Now throw in the fact that to maintain the same generation power output, more methane will have to be consumed – 11% more. That means the gas producers will have to process 11% more gas resulting in more gas producer GHG emissions per unit of electricity generated.
Against this background, I keep asking myself what power generation utility company is going to invest in UK CCS when its deployment has no commercial incentive? CCS makes CCGT generation less efficient; it is significantly more expensive and is less safe.
This is a point brought out by Lord Oxburgh, who stated in his 2016, CCS report to Government: “There is no serious commercial incentive and it will stay that way unless the state demonstrates there is a business there.”
"It simply remains cheaper to release emissions than to capture them..."
The same point was also identified in a recent DNV-GL position paper, Heading for Hydrogen. It is the findings of a survey of more than 1,000 senior oil and gas professionals covering safety, infrastructure, CCS and policy.
It makes for interesting reading. To my mind there was one paragraph that really stood out, in the CCS narrative: “Today, however, it simply remains cheaper to release emissions than to capture them. So in competitive markets the strongest business cases do not include CCS. This seems to be true of the oil and gas industry: nearly three-quarters of respondents to our survey (73%) say that oil and gas companies will decarbonise only if it makes financial sense for them.”
Once again, it is a stark reminder that, for many decision-makers, there is no business case for CCS.

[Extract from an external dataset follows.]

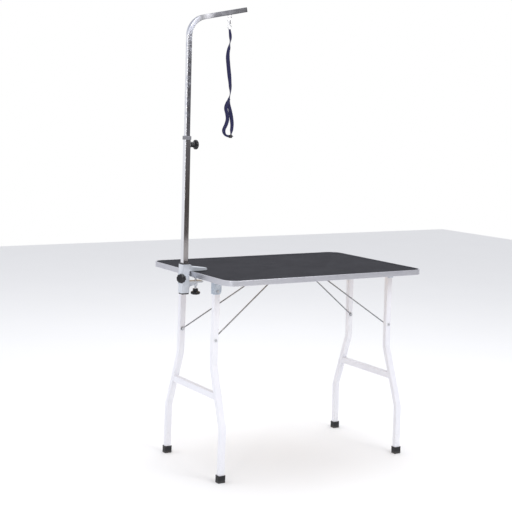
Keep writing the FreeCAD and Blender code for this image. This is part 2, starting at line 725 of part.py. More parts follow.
def brace(side):
    """Two rods, splayed from the bar to the legs, with flat eyes on the bolts."""
    wire = brace_wire.value / 2
    bar_at = Vec(side.bar_x.value, 0, side.bar_z.value)
    bolt_at = Vec(side.bolt_x.value, 0, side.bolt_z.value)
    half = bar_half.value
    bar_end = Y_AXIS * (bar_half + bar_overhang).value
    bar = rod(bar_at - bar_end, bar_at + bar_end, bar_radius.value)
    along = (bar_at - bolt_at).normalize()
    for end, sy in ENDS:
        middle = bolt_at + Y_AXIS * (sy * eye_middle().value)
        neck = middle + along * (eye_radius.value + 9) - Y_AXIS * (sy * rod_set_in.value)
        end_at = bar_at + Y_AXIS * (sy * half)
        flat = eye_thick.value / 2
        shape = rod(middle - Y_AXIS * flat, middle + Y_AXIS * flat, eye_radius.value)
        shape = shape.fuse(rod(middle + along * 3, neck, flat))
        shape = shape.fuse(Part.makeSphere(wire, neck)).fuse(rod(neck, end_at, wire))
        hole = rod(middle - Y_AXIS * 9, middle + Y_AXIS * 9,
                   bolt_radius.value + bolt_clearance.value)
        part_feature(f"{side.name}_brace_rod_{end}", shape.cut(hole).cut(bar))
    part_feature(f"{side.name}_brace_bar", bar)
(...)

For the state to provide a business case for CCS the answer seems obvious; an effective carbon tax. There are moves in Government to change Carbon Emission Taxes – as indicated in the policy paper published on 11 March. It remains to be seen whether this will set a floor price for carbon that will materially change the prevailing business view and make CCS make business sense.
If there were an effective UK carbon tax, the recent decision by DRAX to build a new gas-powered station without CCS may have panned out differently.